Archive for November, 2006

Advertiser Know Thy Prospects

November 10, 2006

The following is my reply to a recent media consultant question.

Q: “I’m a media consultant, and buyer. My clients serve the pet industry. Several of my clients are interested in the recent explosion of the (web based magazines catering to niches/target audiences) like Daily Candy and Bowzer. They want to advertise in ezines instead of other less direct methods. I am curious about buying advertising in this medium, as it seems so direct and specific. Do you think the ezine is a media fad, or is it only going to get bigger?”

A: Regardless of the medium, advertisers must have a clear idea who their prospects are before they spend any money to reach them.

If an advertiser expects to acquire new customers profitably they should expect their advertising dollars to produce a measurable return on investment. What business can afford to do otherwise?

Any price paid for advertising failure is too high.

Most advertising is sold on a cost per thousand (CPM) people reached basis. Of the thousand people reached, there are both active (prospects) and inactive audience members. Inactive audience members are the remaining people who aren’t in the market for the product or service being advertised (often as many as one thousand).

If you can’t reach active prospects directly through a traditional cost per thousand advertising model, it is likely your prospects aren’t being reached and served by traditional media at which point ezines may become an attractive option.

To qualify potential ezines for your advertising investment, ask the following questions.

There are two types of ezine – email or those posted on websites.

Ask the media representative if they have any of the following data:

Email ezine:

How they acquired their list

Geographic data and targeting
Age & Gender
Income
Education levels
Lifestyle information
List size
Average open rate
Average bounce rate
List hygiene protocols
Third party or other form of circulation verification
CPM
Repeat advertisers

Web post ezine:

Traffic sources and ratios
Unique visitors to advertisement
Average session length
Average page views per session
Geographic distribution
Age & Gender
Income
Education
Lifestyle information
Alexa rank
Any site statistical data
CPM
Repeat advertisers

After your client has verified the media’s claims regarding their audience size, makeup and location determine your client’s potential conversion ratio per thousand audience members reached.

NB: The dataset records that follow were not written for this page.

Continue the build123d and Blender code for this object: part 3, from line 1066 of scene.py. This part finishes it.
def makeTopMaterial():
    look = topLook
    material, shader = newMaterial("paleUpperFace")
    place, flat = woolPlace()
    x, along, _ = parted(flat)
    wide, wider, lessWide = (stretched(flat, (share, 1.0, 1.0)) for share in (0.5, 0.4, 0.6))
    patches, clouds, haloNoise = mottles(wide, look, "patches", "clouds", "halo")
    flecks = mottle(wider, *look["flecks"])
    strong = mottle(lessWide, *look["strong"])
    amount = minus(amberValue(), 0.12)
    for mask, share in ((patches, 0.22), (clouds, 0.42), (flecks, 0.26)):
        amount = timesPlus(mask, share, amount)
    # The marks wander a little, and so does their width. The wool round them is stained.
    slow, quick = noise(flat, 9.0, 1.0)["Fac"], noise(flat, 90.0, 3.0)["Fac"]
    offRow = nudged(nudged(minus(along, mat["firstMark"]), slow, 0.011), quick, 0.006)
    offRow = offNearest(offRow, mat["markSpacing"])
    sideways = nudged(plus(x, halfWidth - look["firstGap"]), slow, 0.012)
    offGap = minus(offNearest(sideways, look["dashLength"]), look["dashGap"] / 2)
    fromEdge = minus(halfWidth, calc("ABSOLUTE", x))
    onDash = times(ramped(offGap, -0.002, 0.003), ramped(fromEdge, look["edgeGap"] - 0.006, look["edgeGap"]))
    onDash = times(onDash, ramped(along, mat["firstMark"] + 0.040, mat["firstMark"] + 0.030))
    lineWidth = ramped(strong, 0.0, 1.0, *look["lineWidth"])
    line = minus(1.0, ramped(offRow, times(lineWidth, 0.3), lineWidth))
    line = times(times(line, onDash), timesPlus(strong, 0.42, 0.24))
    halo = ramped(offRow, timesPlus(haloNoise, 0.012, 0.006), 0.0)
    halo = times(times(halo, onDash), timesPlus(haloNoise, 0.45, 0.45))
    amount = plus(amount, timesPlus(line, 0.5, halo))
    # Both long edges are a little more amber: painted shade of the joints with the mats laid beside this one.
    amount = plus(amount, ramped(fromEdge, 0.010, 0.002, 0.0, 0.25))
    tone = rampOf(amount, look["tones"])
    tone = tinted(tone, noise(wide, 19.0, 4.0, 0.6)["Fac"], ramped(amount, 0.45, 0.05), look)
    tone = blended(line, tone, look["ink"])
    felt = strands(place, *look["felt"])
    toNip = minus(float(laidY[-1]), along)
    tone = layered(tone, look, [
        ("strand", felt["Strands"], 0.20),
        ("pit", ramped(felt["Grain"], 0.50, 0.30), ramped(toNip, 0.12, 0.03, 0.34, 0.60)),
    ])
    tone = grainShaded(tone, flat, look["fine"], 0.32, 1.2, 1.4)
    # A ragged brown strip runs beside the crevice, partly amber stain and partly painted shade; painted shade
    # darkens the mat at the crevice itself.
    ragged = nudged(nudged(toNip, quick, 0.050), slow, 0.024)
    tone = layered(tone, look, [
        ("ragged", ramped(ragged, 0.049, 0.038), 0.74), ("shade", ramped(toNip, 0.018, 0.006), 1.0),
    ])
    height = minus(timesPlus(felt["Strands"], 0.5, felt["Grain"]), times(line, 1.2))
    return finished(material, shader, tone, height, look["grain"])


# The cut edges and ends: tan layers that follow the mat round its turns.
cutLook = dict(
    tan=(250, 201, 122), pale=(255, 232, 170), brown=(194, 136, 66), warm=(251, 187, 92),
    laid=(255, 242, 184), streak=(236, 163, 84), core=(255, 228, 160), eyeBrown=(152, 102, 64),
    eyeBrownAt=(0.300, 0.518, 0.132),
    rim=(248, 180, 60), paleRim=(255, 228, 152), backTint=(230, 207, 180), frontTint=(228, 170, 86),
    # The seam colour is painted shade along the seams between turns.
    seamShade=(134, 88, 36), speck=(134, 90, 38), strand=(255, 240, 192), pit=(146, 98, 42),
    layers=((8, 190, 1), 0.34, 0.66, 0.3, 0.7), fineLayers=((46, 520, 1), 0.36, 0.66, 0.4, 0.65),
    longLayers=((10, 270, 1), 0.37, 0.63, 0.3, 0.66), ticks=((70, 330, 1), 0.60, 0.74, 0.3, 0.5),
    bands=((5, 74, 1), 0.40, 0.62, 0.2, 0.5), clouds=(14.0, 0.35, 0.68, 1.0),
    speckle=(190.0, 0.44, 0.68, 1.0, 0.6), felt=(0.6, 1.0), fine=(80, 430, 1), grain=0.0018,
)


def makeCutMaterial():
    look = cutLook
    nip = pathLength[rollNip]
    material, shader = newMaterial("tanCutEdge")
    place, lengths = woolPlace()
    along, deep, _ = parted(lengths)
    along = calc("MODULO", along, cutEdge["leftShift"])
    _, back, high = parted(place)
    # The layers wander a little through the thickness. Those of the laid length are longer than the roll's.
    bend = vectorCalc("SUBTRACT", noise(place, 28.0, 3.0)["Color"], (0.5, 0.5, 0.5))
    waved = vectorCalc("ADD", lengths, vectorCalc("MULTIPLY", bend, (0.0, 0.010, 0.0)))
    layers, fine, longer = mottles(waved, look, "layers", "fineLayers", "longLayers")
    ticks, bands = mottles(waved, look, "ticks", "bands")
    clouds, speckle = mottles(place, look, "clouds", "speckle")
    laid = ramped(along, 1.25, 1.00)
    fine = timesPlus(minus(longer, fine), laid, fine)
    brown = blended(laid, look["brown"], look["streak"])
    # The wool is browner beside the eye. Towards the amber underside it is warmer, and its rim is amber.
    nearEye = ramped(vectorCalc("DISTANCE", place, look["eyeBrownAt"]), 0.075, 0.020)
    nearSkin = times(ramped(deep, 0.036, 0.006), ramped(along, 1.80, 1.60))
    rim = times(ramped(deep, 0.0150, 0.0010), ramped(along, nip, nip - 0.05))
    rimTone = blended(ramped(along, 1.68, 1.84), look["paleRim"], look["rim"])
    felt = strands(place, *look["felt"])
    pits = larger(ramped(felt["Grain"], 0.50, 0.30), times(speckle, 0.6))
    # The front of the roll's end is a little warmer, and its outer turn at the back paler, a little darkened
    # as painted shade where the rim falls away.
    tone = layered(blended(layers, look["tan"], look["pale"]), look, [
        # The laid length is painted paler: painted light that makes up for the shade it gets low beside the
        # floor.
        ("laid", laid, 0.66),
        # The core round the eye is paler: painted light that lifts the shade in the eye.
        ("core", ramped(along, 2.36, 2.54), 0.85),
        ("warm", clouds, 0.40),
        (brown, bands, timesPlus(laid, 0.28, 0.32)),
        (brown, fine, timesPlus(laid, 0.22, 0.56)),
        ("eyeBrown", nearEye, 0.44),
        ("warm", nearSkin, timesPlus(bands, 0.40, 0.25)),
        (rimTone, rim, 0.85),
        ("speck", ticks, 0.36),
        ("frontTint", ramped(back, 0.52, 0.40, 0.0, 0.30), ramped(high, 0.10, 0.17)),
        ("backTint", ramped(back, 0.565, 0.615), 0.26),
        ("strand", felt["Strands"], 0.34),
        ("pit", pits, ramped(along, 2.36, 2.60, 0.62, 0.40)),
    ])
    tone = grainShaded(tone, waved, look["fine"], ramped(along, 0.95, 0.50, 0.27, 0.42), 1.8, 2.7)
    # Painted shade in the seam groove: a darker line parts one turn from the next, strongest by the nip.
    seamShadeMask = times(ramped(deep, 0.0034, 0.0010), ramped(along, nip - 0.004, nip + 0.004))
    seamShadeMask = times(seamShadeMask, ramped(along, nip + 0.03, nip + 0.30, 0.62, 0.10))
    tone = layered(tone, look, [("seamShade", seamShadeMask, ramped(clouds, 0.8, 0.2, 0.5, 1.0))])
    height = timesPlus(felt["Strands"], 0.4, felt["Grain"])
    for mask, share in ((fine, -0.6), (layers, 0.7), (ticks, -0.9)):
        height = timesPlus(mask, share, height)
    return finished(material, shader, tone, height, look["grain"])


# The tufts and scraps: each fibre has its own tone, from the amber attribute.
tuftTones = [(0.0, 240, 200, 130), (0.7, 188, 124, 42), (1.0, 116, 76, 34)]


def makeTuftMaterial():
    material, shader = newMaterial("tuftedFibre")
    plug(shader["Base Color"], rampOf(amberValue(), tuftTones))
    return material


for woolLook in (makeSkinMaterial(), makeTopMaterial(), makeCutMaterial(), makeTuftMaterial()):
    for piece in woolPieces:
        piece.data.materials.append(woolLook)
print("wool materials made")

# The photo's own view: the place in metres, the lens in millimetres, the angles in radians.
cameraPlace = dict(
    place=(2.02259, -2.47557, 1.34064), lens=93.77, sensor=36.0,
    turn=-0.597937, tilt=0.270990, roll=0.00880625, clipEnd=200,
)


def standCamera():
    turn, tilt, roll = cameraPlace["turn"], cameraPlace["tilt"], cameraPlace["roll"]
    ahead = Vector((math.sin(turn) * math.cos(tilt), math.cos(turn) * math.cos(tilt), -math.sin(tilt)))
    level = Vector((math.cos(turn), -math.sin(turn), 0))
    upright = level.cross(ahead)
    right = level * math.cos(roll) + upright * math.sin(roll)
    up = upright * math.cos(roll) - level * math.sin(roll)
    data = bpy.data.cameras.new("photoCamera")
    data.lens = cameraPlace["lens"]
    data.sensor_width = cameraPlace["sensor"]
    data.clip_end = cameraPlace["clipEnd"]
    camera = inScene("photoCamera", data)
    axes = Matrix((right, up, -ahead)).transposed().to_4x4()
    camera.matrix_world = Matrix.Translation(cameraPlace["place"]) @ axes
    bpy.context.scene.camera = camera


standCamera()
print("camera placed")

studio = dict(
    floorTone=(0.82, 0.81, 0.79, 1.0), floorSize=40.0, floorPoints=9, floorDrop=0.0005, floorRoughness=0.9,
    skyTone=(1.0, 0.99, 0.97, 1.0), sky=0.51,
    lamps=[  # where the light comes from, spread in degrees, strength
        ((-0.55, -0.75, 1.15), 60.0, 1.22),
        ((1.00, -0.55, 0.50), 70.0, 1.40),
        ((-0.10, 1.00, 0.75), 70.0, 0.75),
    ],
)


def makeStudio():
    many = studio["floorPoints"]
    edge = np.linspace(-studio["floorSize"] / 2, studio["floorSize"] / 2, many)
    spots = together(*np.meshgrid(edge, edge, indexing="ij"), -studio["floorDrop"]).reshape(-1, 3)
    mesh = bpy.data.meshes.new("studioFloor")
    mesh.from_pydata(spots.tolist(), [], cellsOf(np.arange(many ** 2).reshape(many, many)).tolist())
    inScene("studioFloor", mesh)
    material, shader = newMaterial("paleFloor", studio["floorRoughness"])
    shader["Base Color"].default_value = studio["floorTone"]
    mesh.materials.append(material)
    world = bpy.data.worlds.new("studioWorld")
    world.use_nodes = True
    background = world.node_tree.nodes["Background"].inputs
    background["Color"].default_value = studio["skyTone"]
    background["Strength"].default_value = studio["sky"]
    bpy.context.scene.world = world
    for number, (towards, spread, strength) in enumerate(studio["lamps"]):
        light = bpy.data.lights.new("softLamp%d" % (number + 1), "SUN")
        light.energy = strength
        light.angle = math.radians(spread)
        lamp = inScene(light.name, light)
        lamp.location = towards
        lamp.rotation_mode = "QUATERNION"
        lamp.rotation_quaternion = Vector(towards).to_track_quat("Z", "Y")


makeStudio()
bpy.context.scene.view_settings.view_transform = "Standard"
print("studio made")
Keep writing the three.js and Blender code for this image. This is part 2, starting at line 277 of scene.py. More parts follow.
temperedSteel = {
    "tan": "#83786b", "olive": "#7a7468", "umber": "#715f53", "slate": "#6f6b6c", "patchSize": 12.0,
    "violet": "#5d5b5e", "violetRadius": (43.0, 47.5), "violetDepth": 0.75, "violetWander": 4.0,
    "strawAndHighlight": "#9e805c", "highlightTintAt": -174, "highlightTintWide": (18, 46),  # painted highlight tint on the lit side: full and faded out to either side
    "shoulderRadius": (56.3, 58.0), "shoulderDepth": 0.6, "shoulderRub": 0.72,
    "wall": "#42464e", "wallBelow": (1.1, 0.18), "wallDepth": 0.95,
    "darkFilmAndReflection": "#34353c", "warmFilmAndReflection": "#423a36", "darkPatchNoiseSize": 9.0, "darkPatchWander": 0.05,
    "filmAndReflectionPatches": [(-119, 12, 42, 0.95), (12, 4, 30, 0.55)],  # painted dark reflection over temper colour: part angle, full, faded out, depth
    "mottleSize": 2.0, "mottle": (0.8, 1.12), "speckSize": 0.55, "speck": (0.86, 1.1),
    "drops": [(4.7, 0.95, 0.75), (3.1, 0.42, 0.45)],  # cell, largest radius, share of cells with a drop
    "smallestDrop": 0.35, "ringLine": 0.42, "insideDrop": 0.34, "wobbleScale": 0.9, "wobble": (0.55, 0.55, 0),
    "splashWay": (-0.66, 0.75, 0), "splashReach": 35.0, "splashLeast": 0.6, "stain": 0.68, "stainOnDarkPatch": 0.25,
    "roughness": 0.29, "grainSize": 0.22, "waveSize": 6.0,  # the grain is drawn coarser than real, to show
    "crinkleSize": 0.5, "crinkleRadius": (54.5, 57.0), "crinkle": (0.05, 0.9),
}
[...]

If the worst case cost per thousand reached doesn’t produce an acceptable return on their advertising investment consider using your audience profile information to reach prospects directly through targeted advertising like Google Adwords.

Instead of the traditional media model measurement of cost per thousand audience members Google Adwords lets you reach prospects on a cost per person basis.

To justify either form of advertising, determine how many active audience members (prospects) you will need to reach and convert into customers then compare those figures with how many inactive audience members you can afford to reach and not convert (if any) into customers before making an advertising investment decision.

An active audience of one more is worth exponentially more than an inactive audience of a thousand.

You Can Always Tell A Harvard Man…

November 9, 2006

when you see him, but you can’t tell him much.

This saying came to mind this morning while thinking about the hundreds of different business marketing consulting projects I have considered.

Unfortunately, the saying is true particularly when the Harvard man is also the owner of the business.

Why would a Harvard graduate ask me to discuss his business plans?

For the same reason most every other business owner who has ever contacted me did, to get a “second” opinion.

An opinion, a diagnosis not free of bias but one free from theirs.

Every small to medium size business owner prospect or client I have spent time with has had the same problem.

To get to where they are, they had to surround themselves with people they trusted. Those people in turn grow comfortable and content with their having “made it” to their organizations inner circle.

All is warm and fuzzy when times are good.

With their having “made it” the members of the inner circle sign up for hefty mortgages, buy expensive cars and enroll their children in private schools.

What follows next isn’t pretty but happens quite predictably within varying degrees of time.

The business encounters some form of disruption from outside the team’s control shaking their trust.

The team functions well managing the day-to-day operations when the sailing is smooth, but has difficulty responding to any unexpected swells that may rock their otherwise smooth sailing ship.

Why?

Contempt.

A distrust in all knowledge and experience other than their own.

Why not? The owner and his inner circle have seen it all before.

Those waves heaving over the bow will surely subside.

The owner silently tells himself, “My team and I can handle this like we handled everything prior.”

There is only one problem.

Change aka risk…

Innovation by definition means doing something new and different.

The inner circle who once clawed and scratched their way to the table is no longer interested in taking a risk on something new and different.

When the subject is broached the owner hears,
“Us, do something different?” “Are you kidding?”
“We have houses to protect and families to support!”

Regardless of whether a single member of the team ever graduated from Harvard or not, the team has caught the same bug.

The Closemindedness Bug.

Now we all suffer from this to varying degrees, but business executives should be the last to catch it if ever.

If you or your team have been infected with the Closemindedness Bug seek professional help before your market hospitalizes you.